England-based fans weren’t the only ones tweeting about the takeover.

Following a pattern of other topics that the kingdom has an interest in, a raft of social media accounts - often anonymous, some verified - have tweeted in support of the takeover, while also promoting other Saudi interests or policies.

Apparent Saudi-based accounts have also been using the Arabic hashtag Newcastle (نيوكاسل#) to share elaborately edited videos praising the kingdom.

Many of the Twitter accounts associated with these posts were created in the past few days, raising concerns that they could be the latest example of pro-Saudi propaganda campaigns involving bot networks

One example of suspicious activity involved two female fans, supposedly from Newcastle, posting the exact same tweet calling the emir of Qatar "ugly" - a highly unlikely topic of conversation in northeast England.

emir qatar
Identical tweets from purported Newcastle fans commenting on the Qatari emir (Screengrab/Twitter)
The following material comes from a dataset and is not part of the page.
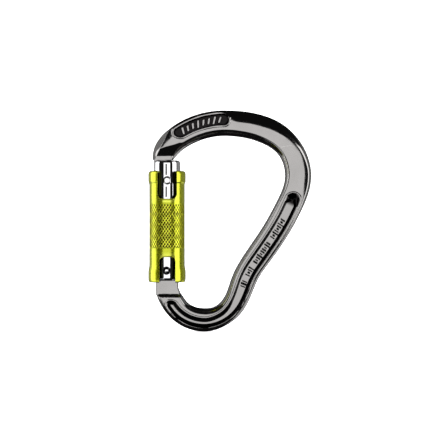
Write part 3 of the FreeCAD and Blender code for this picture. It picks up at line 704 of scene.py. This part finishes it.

“The tweet from the ‘NewcastleMBS’ account does not exist anymore. @Newcastlembs now directs to an Arabic account - I somehow doubt Georgia Abrewis is now tweeting only in Arabic,” said Jones, who has written extensively about Saudi disinformation networks. 

“It seems that the same person likely is running both accounts, but deleted one and kept the other. Most likely sock puppet accounts,” Jones explained. 

“It makes no sense young Geordie girls would be insulting, let alone sharing pictures of a Qatari politician.”

Saudi Arabia's army of bots and trolls on social media is known as "the flies", and is known to have been set up by Saud al-Qahtani, who served as a close aide to the crown prince before being implicated in Khashoggi's murder.

Qahtani is also accused by beIN sports of being behind a Saudi-led piracy TV network, beoutQ, which illegally airs football games that the Doha-based broadcaster has exclusive rights to in the region.